What if, instead, the slide showed the cost of delivering enterprise class email services through an on-prem installation of Exchange versus delivering the same functionality using Gmail (or other equivalent SaaS solution)? I bet the numbers would look very different when you include all those other “hidden” costs of any on-prem (read: legacy) solution. Gmail doesn’t need any of the software I mentioned in the previous paragraph so why are you burdening the cloud solution with the associated costs? Shouldn’t we be analyzing the problem at the application/service level instead of just the cost of outsourcing the hardware to an IaaS provider? My main argument here is that you can’t get the benefits of the cloud unless you fully embrace the cloud and migrate to cloud-native solutions.
If we are talking about running homegrown (as opposed to pre-packaged) apps, the slide also ignores the biggest advantage of the cloud: its elasticity. It assumes that I need 285 dedicated VMs for the entire year to run my workloads. What if I only need 50 VMs for most of the year and the rest for only a week at the end of the quarter? Wouldn’t we save a massive amount on CapEx by using only what we need as opposed to assuming a fixed number of servers for the entire year? Isn’t that the whole point of the cloud?
Finally, by perpetuating the status quo, by taking the current “legacy” software and running it in the cloud, we are ignoring opportunities for architectural and implementation enhancements. Part of my argument here is that it is actually beneficial for an enterprise to revisit and re-architect their applications once in a while. A good time for such a review may be when massively disruptive inflection points, such as the cloud, show up in the industry.
Just because transactional databases were state of the art twenty years ago doesn’t mean you should continue to use them for storing all data (a sin that many old apps are guilty of). I bet most application state being stored in SQL or Oracle today can be thrown into a lighter weight, more scalable, and free key-value store - if only we were willing to change the code. I can’t count the number of times I’ve inherited legacy software that, according to its authors, couldn’t possibly be improved upon. In almost every single case, putting a few smart engineers (with fresh eyes) on the problem has resulted in multiple orders of magnitude improvement in performance and scalability. The last thing you should assume is that the crap you’re running in your data center is “state of the art” and needs to be maintained in perpetuity in its current state.
If I may quote the classic from the 1970’s, I think every enterprise should follow Eric Idle’s advice from Monty Python and the Holy Grail and tell its developers to “Bring out your dead!” at least once every five years. I’m sure many ancient apps (and their developers) would reply “I’m not dead yet!” just like in the movie, but clearing out the cobwebs will benefit everyone involved.
I won’t bore you with more details but, suffice it to say, I have a lot of scars on my back. I’ve inherited many such code bases throughout my career and pretty much every single one was ready for at least a 10x improvement within a few weeks or months. Assuming that the current monolithic ancient code base is performing optimally and using a forklift to move it to the cloud is not only inefficient cost-wise, it’s penny-wise and pound-foolish. By not taking advantage of architectural as well as implementation improvements, you are just perpetuating the mistakes of the past. What Gartner is proposing, and what many IT organizations are implementing today, is the lazy approach to cloud migration and the equivalent of “See no evil, hear no evil, speak no evil.”

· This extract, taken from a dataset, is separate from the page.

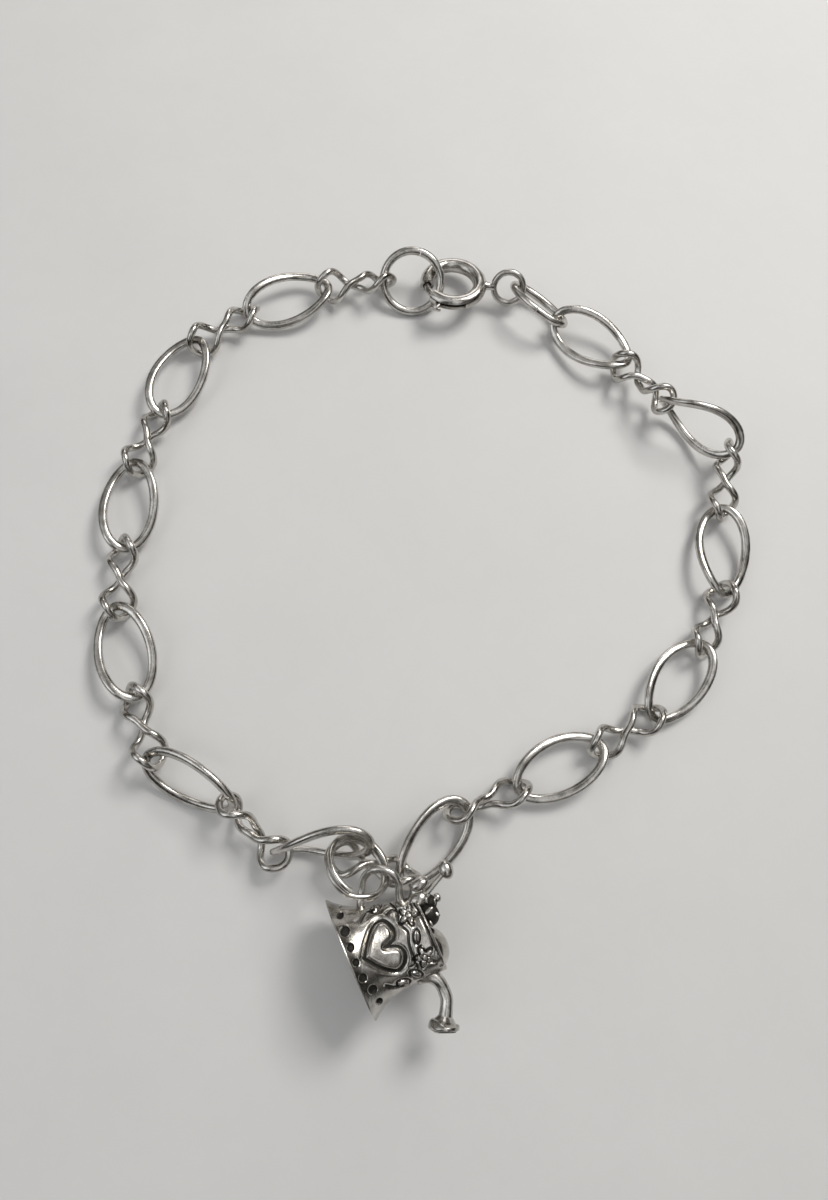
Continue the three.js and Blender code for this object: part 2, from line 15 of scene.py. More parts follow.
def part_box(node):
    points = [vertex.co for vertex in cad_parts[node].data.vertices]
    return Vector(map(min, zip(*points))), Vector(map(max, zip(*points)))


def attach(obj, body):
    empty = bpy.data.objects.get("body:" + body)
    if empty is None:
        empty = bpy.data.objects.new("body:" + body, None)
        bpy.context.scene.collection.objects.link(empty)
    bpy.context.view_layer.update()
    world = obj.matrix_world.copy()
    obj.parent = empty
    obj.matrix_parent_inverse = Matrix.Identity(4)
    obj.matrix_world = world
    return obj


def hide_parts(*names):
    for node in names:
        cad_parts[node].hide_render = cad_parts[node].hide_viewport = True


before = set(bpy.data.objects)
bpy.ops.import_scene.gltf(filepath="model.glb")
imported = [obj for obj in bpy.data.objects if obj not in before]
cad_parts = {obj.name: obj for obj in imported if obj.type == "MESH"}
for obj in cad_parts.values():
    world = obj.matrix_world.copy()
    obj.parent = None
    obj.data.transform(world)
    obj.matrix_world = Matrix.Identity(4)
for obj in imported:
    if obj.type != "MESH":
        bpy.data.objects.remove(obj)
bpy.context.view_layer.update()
MM = 0.001
TAU = 2 * math.pi
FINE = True

# %% [markdown]
# ## Camera and light
# The photograph looks down on the bracelet from a hand's breadth above it. A camera can be aimed by
# a target, but here its three axes are worked out from a tilt, a yaw and a roll, because those are
# what was measured. A large soft light stands to the upper right, so that the shadows fall to the
# lower left, and two weak ones lift the dark sides.

# %%
TILT, YAW, ROLL = math.radians(15.7), math.radians(12.5), math.radians(12.0)
CAMERA_PLACE = Vector((-6.19, -21.19, 78.26)) * MM

forward = Vector((math.sin(YAW) * math.sin(TILT), math.cos(YAW) * math.sin(TILT), -math.cos(TILT)))
level = Vector((math.cos(YAW), -math.sin(YAW), 0))
upward = level.cross(forward)
right = math.cos(ROLL) * level + math.sin(ROLL) * upward
top = -math.sin(ROLL) * level + math.cos(ROLL) * upward

camera_data = bpy.data.cameras.new("camera")
camera_data.sensor_fit = "VERTICAL"
camera_data.sensor_height = 36
camera_data.lens = 27
camera_data.clip_start = 0.001
camera = bpy.data.objects.new("camera", camera_data)
camera.matrix_world = Matrix((
    (right.x, top.x, -forward.x, CAMERA_PLACE.x),
    (right.y, top.y, -forward.y, CAMERA_PLACE.y),
    (right.z, top.z, -forward.z, CAMERA_PLACE.z),
    (0, 0, 0, 1),
))
scene = bpy.context.scene
scene.collection.objects.link(camera)
scene.camera = camera
scene.render.resolution_x, scene.render.resolution_y = 828, 1200
scene.render.engine = "CYCLES"
scene.cycles.samples = 128
scene.view_settings.view_transform = "Standard"


def area_light(name, place, target, size, power, colour):
    data = bpy.data.lights.new(name, "AREA")
    data.size, data.energy, data.color = size, power, colour
    light = bpy.data.objects.new(name, data)
    light.location = Vector(place)
    light.rotation_euler = (Vector(target) - light.location).to_track_quat("-Z", "Y").to_euler()
    scene.collection.objects.link(light)


area_light("key", (0.16, 0.17, 0.26), (0, 0, 0), 0.13, 0.70, (1.0, 0.97, 0.92))
area_light("fill", (-0.28, -0.08, 0.22), (0, 0, 0), 0.22, 0.15, (0.93, 0.96, 1.0))
area_light("back", (0.02, 0.34, 0.10), (0, 0, 0), 0.12, 0.10, (1.0, 0.98, 0.95))
print("camera", tuple(round(v, 4) for v in camera.location))

# %% [markdown]
# ## Shader maths
# Materials are graphs of nodes, and long graphs are hard to read. A socket wrapped in `Value` can be
# added and multiplied like a number, each time adding a Math node, and `Nodes.add` makes any other
# node from its type, its settings and what feeds it.


# %%
class Value:
    def __init__(self, nodes, socket):
        self.nodes, self.socket = nodes, socket

    def _maths(self, operation, *others):
        node = self.nodes.tree.nodes.new("ShaderNodeMath")
        node.operation = operation
        for at, value in enumerate((self, *others)):
            self.nodes.feed(node.inputs[at], value)
        return Value(self.nodes, node.outputs[0])

    def __add__(self, other):
        return self._maths("ADD", other)

    def __sub__(self, other):
        return self._maths("SUBTRACT", other)

    def __mul__(self, other):
        return self._maths("MULTIPLY", other)

    __radd__, __rmul__ = __add__, __mul__

    def __pow__(self, other):
        return self._maths("POWER", other)


class Nodes:
    def __init__(self, tree):
        self.tree = tree

    def feed(self, socket, value):
        if isinstance(value, Value):
            self.tree.links.new(value.socket, socket)
        else:
            socket.default_value = value

    def add(self, kind, output=0, settings=None, stops=(), **inputs):
        node = self.tree.nodes.new(kind)
        for key, value in (settings or {}).items():
            setattr(node, key, value)
        if stops:
            while len(node.color_ramp.elements) < len(stops):
                node.color_ramp.elements.new(0.5)
            for element, (at, colour) in zip(node.color_ramp.elements, stops):
                element.position, element.color = at, (*colour, 1)
        for key, value in inputs.items():
            self.feed(node.inputs[key.replace("_", " ")], value)
        return Value(self, node.outputs[output])


def grey(level, warm=0.0):
    return (level * (1 + warm), level, level * (1 - 1.6 * warm))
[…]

Finally, by depending on on-prem infrastructure and private clouds, you are missing the single biggest opportunity offered by public clouds: business agility. I would be glad to sing the praises of an on-prem solution as soon as someone (anyone) shows me a single implementation of an Enterprise private cloud that offers the same deployment responsiveness and agility as any public cloud. I’ll take out my credit card and head over to AWS while you start contacting your IT department, filling out forms, and requesting a VM to get your job done. Even if you have a private cloud, I bet it will take you orders of magnitude longer to get productive than it would in the public cloud. Every hour spent waiting for resources is an hour wasted.
Here’s a quote from another former colleague, Tom Gillis, in Forbes magazine, which makes my point more eloquently:
Where does the truth lie? In my opinion, it doesn’t matter. The driver for using the public cloud is not a 10 percent or even a 90 percent cost improvement. It’s about something more important…

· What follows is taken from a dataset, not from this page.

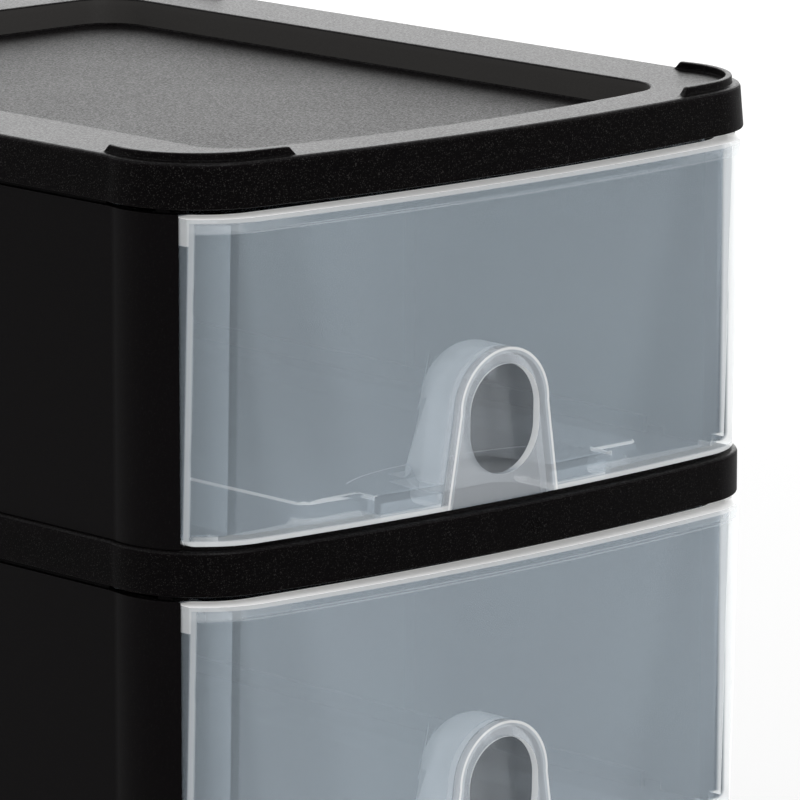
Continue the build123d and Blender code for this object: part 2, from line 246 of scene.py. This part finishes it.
class Graph:
    """Node tree of one material."""

    def __init__(self, name):
        self.material = bpy.data.materials.new(name)
        self.material.use_nodes = True
        self.tree = self.material.node_tree
        self.shader = self.tree.nodes["Principled BSDF"]

    def node(self, kind, settings=None, sockets=None):
        """Adds any node, sets it up and fills its sockets with values or links."""
        added = self.tree.nodes.new(kind)
        for key, value in (settings or {}).items():
            setattr(added, key, value)
        for key, value in (sockets or {}).items():
            self.fill(added.inputs[key], value)
        return added

    def fill(self, socket, value):
        """Links a value into a socket, or sets it there."""
        if isinstance(value, Value):
            value = value.socket
        if isinstance(value, bpy.types.NodeSocket):
            self.tree.links.new(value, socket)
        else:
            socket.default_value = value

    def math(self, operation, *values):
        added = self.node("ShaderNodeMath", {"operation": operation}, dict(enumerate(values)))
        return Value(self, added.outputs[0])

    def ramp(self, value, low, high):
        """0 at low and 1 at high, smooth between."""
        added = self.node("ShaderNodeMapRange", {"interpolation_type": "SMOOTHSTEP"},
                          {"Value": value, "From Min": low, "From Max": high})
        return Value(self, added.outputs["Result"])

    def blend(self, mask, first, second):
        """Colour that goes from first to second as mask goes from 0 to 1."""
        factor, colour_a, colour_b, result = 0, 6, 7, 2
        added = self.node("ShaderNodeMix", {"data_type": "RGBA"},
                          {factor: mask, colour_a: first, colour_b: second})
        return added.outputs[result]

    def place(self):
        """Position on the piece in millimetres, whole and as x, y and z."""
        where = self.node("ShaderNodeTexCoord").outputs["Object"]
        scaled = self.node("ShaderNodeVectorMath", {"operation": "SCALE"},
                           {0: where, "Scale": 1 / MM}).outputs[0]
        return scaled, self.parts(scaled)

    def facing(self):
        """Direction that the bare surface faces, as x, y and z."""
        return self.parts(self.node("ShaderNodeNewGeometry").outputs["True Normal"])

    def parts(self, vector):
        split = self.node("ShaderNodeSeparateXYZ", None, {0: vector})
        return [Value(self, output) for output in split.outputs]

    def noise(self, where, size, detail=2.0, roughness=0.5):
        """Noise from 0 to 1 whose lumps are size millimetres across."""
        added = self.node("ShaderNodeTexNoise", None, {
            "Vector": where, "Scale": 1 / size, "Detail": detail, "Roughness": roughness})
        return Value(self, added.outputs["Fac"])

    def bump(self, height, strength, depth):
        """Normal bent by a height from 0 to 1 that stands for depth metres."""
        added = self.node("ShaderNodeBump", None, {
            "Strength": strength, "Distance": depth, "Height": height})
        return added.outputs["Normal"]

    def finish(self, **sockets):
        """Fills sockets of the shader, with _ for the spaces in their names."""
        for key, value in sockets.items():
            self.fill(self.shader.inputs[key.replace("_", " ")], value)
        return self.material


def rgba(colour, factor=1.0):
    return (*(part * factor for part in colour), 1.0)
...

… the process of launching these services was painful, because our rock star IT had their hands tied by infrastructure limits and had to make new infrastructure appear out of thin air. I needed a forecast on customer count and type—large versus small. I needed to approve a large amount for CAPEX up front based on this forecast. It took rounds and rounds of executive review. Once we finally got the green light, we needed to get in line and wait for the “new data center buildout” somewhere in the heart of Texas. The problem: My business stood still while I and my team were waiting for bulldozers in Texas to turn over a cow field and build a data center. If I could have simply deployed our software on the public cloud, knowing that it was as secure or more secure than when running on-prem, and never needed a forecast, I would have asked, “Where do I sign?”
There are far too many factors at play here that can't be distilled to a single numerical table: the impact of open source and free software as well as the currently popular freemium model of the cloud, the impact of massive deployments of a uniform software stack finding corner cases and bugs when used by millions of users simultaneously, the impact of lighter weight virtualization technologies reducing footprint and maintenance overhead, the impact of architectural improvements in distributed applications over the past decade, the impact of having software managed by people who have access to the source code (as opposed to IT personnel whose best approach is to reboot the server or call the vendor for help), the inherent agility in a truly on-demand cloud model and, more importantly, the resulting business agility.
Sure, if you just want to keep running and managing your decades-old monolithic Enterprise app in exactly the same way, you can probably save some money on the infrastructure portion on your budget by running it on-prem. But I doubt you will convince me it’s the better approach for anyone involved.